* _WHAT IS EXPECTED_
Starting at the line that has "zip(*points))), Vector(map(max, zip(*points)))" and stopping after the line that has "GROOVE_EDGE = 0.006", reproduce the listing below exactly; omit everything else.

Records from a data collection:
========================================================================

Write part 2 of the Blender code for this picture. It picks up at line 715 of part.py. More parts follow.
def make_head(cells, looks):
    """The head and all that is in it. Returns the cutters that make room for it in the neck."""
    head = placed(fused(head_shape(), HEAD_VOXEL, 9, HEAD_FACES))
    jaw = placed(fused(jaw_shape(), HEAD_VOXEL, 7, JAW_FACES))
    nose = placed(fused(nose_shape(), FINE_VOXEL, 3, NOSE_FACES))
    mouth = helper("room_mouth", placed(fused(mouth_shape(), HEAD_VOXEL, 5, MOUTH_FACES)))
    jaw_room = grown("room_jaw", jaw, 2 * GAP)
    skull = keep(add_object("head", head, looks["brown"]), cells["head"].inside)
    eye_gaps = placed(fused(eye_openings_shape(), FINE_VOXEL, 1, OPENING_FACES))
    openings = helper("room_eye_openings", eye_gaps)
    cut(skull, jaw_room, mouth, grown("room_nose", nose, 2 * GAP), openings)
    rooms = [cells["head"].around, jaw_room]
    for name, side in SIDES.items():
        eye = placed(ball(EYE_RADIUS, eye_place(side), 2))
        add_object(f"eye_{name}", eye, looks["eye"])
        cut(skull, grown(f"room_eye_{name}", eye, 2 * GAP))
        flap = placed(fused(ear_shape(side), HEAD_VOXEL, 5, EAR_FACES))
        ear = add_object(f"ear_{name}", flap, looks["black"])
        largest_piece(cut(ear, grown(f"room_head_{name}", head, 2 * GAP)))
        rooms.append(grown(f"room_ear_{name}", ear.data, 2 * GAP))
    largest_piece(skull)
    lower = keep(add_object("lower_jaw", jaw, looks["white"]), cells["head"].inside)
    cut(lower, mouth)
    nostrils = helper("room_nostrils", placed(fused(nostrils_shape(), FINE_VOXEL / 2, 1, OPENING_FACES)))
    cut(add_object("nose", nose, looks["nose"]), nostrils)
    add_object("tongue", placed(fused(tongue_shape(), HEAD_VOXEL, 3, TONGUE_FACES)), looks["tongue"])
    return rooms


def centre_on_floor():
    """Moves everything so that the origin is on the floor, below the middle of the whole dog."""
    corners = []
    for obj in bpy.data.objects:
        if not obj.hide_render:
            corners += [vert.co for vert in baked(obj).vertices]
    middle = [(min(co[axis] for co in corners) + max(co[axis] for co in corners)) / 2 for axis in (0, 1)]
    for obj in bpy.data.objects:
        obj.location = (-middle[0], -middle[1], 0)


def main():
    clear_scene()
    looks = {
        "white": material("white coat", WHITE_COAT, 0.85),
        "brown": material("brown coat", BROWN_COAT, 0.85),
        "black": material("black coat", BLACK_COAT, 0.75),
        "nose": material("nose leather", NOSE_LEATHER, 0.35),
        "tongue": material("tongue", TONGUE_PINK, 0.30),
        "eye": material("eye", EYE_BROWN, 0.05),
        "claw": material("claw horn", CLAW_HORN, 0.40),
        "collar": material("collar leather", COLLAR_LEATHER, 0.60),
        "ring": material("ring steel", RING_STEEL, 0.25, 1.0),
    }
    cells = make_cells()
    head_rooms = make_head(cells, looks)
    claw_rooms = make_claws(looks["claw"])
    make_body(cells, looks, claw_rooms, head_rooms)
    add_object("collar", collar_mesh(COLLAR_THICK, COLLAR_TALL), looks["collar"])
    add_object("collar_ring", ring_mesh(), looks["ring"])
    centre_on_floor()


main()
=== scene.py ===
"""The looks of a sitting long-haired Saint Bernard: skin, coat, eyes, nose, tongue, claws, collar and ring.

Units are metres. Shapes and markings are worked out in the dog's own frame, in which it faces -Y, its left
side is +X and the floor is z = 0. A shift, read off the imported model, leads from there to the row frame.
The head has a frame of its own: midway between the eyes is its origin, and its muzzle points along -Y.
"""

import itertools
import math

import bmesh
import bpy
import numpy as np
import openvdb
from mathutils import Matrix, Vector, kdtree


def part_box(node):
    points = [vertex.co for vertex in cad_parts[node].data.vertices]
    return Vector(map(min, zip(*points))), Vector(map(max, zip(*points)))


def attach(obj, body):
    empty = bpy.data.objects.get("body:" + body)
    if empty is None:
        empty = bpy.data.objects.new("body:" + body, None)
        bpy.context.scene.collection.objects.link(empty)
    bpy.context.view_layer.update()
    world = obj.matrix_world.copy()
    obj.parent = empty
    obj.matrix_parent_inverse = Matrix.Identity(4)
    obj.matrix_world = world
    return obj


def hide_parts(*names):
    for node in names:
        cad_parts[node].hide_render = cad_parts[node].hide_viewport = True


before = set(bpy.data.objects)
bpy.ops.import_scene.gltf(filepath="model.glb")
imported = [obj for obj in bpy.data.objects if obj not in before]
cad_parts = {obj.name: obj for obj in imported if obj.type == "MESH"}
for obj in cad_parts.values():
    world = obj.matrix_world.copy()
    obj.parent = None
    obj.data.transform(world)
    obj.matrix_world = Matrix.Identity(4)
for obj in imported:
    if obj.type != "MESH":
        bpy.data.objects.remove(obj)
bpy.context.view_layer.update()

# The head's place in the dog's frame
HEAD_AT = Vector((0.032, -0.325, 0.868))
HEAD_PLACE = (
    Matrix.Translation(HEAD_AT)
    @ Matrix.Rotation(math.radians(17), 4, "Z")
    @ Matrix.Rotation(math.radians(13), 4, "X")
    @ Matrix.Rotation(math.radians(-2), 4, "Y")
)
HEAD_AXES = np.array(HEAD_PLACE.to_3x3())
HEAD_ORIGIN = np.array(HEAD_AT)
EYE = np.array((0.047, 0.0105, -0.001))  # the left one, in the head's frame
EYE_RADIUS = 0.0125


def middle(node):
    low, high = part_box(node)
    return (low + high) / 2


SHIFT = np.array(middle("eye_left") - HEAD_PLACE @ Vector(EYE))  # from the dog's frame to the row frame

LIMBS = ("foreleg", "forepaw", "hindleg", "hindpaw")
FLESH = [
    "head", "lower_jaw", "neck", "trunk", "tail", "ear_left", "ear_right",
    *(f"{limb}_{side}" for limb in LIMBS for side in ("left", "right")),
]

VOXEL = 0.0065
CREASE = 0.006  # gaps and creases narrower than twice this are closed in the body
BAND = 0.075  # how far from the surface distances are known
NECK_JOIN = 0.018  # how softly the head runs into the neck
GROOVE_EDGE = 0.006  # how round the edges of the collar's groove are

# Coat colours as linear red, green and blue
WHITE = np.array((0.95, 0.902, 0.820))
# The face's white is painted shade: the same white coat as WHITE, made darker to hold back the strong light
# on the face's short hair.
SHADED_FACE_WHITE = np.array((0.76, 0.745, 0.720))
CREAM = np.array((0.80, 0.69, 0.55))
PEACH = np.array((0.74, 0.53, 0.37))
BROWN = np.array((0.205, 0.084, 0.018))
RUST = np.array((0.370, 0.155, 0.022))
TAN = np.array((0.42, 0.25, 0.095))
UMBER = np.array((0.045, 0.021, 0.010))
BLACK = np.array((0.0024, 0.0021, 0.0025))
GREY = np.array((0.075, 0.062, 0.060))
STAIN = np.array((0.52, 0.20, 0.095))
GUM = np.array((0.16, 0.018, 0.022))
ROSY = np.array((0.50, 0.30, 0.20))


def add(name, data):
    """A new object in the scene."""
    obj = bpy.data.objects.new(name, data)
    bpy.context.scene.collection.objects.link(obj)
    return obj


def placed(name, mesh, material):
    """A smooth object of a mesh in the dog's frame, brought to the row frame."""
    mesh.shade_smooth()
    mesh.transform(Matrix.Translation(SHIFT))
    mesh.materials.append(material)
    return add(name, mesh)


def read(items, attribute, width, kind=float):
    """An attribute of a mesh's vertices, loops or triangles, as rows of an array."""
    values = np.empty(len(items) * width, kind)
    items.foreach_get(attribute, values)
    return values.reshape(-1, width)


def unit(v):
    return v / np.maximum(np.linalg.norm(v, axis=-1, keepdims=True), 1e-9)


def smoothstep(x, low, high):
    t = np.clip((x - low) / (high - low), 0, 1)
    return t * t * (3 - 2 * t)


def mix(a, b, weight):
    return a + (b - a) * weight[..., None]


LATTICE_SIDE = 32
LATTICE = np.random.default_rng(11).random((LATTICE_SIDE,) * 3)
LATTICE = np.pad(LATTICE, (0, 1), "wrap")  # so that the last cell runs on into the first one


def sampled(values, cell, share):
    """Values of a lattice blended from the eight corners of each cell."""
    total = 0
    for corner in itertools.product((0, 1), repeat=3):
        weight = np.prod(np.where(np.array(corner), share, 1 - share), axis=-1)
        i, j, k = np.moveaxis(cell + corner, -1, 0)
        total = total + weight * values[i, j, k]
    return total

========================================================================

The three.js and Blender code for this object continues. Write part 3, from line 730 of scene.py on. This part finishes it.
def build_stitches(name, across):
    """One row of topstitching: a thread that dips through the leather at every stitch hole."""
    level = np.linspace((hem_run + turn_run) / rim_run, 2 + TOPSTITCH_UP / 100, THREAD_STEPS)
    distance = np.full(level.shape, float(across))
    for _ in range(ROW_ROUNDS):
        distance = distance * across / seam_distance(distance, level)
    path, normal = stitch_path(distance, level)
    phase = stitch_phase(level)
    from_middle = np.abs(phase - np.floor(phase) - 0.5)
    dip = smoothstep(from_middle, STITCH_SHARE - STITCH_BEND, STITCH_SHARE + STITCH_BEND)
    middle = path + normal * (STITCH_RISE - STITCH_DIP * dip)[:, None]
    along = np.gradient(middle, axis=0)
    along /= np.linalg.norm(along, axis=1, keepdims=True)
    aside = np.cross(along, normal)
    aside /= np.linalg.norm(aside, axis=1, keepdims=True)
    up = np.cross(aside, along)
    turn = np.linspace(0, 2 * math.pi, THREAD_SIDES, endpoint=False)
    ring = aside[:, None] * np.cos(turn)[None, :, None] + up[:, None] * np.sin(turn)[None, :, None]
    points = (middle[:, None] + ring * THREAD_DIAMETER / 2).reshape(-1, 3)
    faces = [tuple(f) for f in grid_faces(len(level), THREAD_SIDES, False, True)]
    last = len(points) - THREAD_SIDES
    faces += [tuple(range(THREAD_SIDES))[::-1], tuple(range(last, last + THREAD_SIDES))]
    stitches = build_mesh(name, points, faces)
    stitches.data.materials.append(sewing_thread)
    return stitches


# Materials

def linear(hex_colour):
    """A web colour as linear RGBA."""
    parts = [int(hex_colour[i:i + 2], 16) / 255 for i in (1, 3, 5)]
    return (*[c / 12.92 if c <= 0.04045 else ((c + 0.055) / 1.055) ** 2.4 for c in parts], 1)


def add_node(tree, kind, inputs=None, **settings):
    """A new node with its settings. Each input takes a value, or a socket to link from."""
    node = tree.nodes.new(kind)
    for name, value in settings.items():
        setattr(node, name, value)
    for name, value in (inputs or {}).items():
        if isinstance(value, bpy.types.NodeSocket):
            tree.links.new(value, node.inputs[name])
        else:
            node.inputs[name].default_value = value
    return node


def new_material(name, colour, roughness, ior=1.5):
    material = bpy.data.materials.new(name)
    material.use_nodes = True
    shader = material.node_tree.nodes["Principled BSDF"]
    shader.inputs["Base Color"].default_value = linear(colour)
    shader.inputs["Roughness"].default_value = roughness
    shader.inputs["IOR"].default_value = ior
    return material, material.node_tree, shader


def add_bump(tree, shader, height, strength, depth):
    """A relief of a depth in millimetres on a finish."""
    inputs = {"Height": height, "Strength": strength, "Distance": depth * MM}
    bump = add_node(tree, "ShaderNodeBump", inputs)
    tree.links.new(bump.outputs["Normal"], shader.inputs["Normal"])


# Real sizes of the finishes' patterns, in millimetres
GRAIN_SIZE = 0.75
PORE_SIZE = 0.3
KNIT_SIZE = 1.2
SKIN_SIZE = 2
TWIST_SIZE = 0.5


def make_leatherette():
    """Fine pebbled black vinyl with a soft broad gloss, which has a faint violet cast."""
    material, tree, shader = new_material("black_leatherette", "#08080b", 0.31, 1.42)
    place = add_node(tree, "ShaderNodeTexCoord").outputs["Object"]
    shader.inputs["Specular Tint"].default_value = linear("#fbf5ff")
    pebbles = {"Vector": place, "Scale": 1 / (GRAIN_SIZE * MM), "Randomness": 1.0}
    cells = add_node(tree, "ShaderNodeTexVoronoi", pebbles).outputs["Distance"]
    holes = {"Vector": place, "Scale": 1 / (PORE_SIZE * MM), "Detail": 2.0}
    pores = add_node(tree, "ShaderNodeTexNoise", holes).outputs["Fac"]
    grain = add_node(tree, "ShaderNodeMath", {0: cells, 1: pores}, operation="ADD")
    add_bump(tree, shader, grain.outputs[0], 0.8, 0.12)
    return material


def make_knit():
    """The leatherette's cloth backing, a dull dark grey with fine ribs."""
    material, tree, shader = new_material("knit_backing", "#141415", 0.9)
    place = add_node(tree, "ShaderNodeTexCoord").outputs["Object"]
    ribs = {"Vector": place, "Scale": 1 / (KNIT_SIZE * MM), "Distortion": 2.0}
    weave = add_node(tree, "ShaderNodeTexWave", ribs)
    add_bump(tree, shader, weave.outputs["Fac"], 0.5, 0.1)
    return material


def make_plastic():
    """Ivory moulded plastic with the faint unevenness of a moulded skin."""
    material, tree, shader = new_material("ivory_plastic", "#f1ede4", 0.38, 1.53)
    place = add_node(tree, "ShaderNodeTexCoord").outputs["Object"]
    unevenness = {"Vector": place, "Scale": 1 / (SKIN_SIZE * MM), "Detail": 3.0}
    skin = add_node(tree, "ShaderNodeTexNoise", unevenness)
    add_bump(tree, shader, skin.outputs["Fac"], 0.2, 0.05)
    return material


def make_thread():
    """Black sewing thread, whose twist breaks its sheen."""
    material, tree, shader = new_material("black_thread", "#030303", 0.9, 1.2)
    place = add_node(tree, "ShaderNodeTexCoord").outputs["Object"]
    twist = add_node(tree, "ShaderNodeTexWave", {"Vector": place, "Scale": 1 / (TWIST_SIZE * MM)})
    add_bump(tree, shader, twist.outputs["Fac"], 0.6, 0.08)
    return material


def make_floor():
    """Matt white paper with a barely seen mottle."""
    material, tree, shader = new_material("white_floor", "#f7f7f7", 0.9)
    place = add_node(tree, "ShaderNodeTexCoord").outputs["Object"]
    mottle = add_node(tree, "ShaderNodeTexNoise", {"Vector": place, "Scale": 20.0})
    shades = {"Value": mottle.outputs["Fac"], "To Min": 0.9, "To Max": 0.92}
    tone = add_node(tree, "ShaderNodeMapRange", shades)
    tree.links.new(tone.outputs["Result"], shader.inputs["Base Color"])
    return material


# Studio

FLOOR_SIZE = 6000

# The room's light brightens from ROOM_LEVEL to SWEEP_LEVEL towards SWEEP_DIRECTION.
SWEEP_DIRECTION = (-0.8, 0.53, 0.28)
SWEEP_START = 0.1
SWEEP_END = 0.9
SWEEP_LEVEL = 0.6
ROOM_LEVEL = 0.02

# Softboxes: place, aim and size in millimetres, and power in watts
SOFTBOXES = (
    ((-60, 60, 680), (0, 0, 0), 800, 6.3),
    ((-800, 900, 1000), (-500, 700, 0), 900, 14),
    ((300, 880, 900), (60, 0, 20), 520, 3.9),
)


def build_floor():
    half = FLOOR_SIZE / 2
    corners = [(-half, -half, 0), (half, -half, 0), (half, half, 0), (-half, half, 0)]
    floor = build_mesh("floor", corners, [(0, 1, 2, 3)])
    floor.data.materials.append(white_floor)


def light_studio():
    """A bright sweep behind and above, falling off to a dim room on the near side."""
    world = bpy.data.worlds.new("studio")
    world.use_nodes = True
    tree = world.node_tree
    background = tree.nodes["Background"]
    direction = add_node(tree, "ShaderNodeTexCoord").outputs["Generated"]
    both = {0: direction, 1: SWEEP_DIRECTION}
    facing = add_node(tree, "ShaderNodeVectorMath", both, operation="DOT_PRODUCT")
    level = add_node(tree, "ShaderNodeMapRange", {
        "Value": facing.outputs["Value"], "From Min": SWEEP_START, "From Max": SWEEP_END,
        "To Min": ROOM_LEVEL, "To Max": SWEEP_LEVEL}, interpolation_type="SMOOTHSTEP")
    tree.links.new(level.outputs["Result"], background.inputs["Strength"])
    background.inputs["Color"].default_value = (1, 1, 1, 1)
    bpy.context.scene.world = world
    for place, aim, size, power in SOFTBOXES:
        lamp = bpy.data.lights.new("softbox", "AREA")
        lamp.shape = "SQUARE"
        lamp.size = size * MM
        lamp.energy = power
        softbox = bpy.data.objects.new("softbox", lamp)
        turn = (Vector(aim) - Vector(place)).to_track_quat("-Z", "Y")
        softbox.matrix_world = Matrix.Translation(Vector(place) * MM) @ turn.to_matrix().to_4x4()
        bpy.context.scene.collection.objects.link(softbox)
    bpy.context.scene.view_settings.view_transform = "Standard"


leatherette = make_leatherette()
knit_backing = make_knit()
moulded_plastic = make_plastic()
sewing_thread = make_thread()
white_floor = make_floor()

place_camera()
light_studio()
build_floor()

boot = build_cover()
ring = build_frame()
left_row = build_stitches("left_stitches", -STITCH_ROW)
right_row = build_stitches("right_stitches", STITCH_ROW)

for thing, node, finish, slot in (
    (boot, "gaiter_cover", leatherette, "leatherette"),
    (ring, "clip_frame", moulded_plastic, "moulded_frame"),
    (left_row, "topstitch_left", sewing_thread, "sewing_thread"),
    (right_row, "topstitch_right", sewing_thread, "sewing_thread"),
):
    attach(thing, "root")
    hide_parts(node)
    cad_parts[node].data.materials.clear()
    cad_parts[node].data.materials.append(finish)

========================================================================

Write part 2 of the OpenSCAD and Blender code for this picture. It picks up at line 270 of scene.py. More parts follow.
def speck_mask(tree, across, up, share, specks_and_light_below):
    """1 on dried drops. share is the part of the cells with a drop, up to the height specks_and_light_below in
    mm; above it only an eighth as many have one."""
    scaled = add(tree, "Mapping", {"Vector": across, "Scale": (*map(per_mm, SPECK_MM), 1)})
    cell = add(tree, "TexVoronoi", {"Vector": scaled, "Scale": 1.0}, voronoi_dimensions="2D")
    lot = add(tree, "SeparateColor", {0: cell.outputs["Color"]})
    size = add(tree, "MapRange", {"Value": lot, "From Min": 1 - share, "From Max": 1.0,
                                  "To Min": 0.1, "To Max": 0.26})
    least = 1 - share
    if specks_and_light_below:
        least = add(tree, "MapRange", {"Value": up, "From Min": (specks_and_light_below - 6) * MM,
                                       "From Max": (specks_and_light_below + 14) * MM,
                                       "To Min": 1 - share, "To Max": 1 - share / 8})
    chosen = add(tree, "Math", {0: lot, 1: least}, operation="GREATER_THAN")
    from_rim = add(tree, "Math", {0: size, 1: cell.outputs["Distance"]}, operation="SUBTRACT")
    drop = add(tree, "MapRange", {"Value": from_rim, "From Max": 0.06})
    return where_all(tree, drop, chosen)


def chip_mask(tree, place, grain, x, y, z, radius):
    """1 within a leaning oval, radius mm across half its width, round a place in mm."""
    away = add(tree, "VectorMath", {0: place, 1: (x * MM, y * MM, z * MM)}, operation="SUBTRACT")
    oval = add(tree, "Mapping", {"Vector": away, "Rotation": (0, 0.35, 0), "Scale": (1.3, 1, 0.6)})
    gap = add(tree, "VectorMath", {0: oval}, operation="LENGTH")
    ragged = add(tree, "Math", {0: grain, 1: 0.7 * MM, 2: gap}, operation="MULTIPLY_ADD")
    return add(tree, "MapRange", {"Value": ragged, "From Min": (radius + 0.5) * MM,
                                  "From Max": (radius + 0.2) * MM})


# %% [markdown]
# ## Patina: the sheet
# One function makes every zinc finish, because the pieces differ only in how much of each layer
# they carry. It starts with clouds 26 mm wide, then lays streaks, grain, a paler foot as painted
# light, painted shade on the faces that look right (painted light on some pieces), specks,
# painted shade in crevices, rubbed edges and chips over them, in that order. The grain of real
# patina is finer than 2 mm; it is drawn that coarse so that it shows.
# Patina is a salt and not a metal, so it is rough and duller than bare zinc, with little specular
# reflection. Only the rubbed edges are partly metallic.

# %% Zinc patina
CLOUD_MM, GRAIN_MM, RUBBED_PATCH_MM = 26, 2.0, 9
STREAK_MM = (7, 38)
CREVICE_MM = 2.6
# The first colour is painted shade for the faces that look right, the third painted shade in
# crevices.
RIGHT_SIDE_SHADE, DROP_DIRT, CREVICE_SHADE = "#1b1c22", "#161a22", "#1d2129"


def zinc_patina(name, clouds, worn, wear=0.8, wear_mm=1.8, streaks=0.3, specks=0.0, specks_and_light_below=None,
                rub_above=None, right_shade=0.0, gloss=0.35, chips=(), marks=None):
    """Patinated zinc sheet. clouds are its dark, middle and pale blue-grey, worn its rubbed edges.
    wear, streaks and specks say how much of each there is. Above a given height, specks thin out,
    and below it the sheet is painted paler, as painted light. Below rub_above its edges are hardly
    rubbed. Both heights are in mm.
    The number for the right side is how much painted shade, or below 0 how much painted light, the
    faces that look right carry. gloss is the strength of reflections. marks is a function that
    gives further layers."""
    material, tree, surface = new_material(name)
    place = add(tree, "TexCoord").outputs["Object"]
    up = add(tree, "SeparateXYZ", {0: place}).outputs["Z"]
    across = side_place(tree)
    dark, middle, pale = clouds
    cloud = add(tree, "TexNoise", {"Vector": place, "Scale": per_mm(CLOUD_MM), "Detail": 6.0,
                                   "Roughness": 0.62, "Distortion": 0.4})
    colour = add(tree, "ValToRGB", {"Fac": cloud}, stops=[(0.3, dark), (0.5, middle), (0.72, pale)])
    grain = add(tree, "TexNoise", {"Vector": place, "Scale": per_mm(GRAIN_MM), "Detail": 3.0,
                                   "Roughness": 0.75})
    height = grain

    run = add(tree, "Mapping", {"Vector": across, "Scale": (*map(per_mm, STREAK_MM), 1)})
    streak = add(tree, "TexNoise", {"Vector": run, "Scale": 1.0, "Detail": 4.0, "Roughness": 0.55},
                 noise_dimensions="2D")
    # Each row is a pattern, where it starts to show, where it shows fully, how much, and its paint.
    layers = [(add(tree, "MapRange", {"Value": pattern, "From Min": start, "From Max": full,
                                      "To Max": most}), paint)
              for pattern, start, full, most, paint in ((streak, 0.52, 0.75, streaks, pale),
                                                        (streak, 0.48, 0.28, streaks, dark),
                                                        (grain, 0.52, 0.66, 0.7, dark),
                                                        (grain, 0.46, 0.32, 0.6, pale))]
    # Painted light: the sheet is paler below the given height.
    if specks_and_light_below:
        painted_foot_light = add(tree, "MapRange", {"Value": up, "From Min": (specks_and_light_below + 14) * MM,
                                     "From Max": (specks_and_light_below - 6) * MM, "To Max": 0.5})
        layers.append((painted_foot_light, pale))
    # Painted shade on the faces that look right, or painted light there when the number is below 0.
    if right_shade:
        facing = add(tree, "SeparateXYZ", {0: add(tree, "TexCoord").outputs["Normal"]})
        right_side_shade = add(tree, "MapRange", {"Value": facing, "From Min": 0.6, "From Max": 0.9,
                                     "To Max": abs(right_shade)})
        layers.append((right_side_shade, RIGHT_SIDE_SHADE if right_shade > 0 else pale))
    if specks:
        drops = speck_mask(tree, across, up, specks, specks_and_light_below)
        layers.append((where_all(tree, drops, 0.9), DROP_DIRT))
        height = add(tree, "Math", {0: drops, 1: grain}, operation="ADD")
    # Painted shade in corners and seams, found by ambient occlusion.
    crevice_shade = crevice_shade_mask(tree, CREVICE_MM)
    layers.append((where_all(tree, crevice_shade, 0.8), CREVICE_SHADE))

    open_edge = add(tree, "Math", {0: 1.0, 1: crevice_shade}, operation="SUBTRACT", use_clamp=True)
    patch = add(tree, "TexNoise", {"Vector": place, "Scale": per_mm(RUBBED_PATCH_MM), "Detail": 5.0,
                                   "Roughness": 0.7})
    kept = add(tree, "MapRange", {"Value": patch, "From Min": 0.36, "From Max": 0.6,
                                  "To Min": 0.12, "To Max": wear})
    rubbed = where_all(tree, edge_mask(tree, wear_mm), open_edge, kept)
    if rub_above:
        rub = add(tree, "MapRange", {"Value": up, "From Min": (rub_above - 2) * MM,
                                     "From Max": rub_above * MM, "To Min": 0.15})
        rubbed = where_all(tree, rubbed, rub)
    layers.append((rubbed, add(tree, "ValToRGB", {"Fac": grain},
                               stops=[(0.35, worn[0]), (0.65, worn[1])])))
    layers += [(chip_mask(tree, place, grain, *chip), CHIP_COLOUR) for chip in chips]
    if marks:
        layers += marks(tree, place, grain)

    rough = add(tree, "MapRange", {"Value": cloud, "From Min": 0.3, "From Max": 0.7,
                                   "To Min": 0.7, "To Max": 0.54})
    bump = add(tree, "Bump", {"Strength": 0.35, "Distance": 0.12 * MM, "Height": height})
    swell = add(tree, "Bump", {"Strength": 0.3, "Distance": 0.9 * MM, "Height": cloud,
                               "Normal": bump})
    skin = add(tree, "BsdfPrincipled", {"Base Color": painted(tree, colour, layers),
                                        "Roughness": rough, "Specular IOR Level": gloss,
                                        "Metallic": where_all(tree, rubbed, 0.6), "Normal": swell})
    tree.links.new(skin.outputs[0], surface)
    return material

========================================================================

* _RESULT FOR THIS TASK_
    return Vector(map(min, zip(*points))), Vector(map(max, zip(*points)))


def attach(obj, body):
    empty = bpy.data.objects.get("body:" + body)
    if empty is None:
        empty = bpy.data.objects.new("body:" + body, None)
        bpy.context.scene.collection.objects.link(empty)
    bpy.context.view_layer.update()
    world = obj.matrix_world.copy()
    obj.parent = empty
    obj.matrix_parent_inverse = Matrix.Identity(4)
    obj.matrix_world = world
    return obj


def hide_parts(*names):
    for node in names:
        cad_parts[node].hide_render = cad_parts[node].hide_viewport = True


before = set(bpy.data.objects)
bpy.ops.import_scene.gltf(filepath="model.glb")
imported = [obj for obj in bpy.data.objects if obj not in before]
cad_parts = {obj.name: obj for obj in imported if obj.type == "MESH"}
for obj in cad_parts.values():
    world = obj.matrix_world.copy()
    obj.parent = None
    obj.data.transform(world)
    obj.matrix_world = Matrix.Identity(4)
for obj in imported:
    if obj.type != "MESH":
        bpy.data.objects.remove(obj)
bpy.context.view_layer.update()

# The head's place in the dog's frame
HEAD_AT = Vector((0.032, -0.325, 0.868))
HEAD_PLACE = (
    Matrix.Translation(HEAD_AT)
    @ Matrix.Rotation(math.radians(17), 4, "Z")
    @ Matrix.Rotation(math.radians(13), 4, "X")
    @ Matrix.Rotation(math.radians(-2), 4, "Y")
)
HEAD_AXES = np.array(HEAD_PLACE.to_3x3())
HEAD_ORIGIN = np.array(HEAD_AT)
EYE = np.array((0.047, 0.0105, -0.001))  # the left one, in the head's frame
EYE_RADIUS = 0.0125


def middle(node):
    low, high = part_box(node)
    return (low + high) / 2


SHIFT = np.array(middle("eye_left") - HEAD_PLACE @ Vector(EYE))  # from the dog's frame to the row frame

LIMBS = ("foreleg", "forepaw", "hindleg", "hindpaw")
FLESH = [
    "head", "lower_jaw", "neck", "trunk", "tail", "ear_left", "ear_right",
    *(f"{limb}_{side}" for limb in LIMBS for side in ("left", "right")),
]

VOXEL = 0.0065
CREASE = 0.006  # gaps and creases narrower than twice this are closed in the body
BAND = 0.075  # how far from the surface distances are known
NECK_JOIN = 0.018  # how softly the head runs into the neck
GROOVE_EDGE = 0.006  # how round the edges of the collar's groove are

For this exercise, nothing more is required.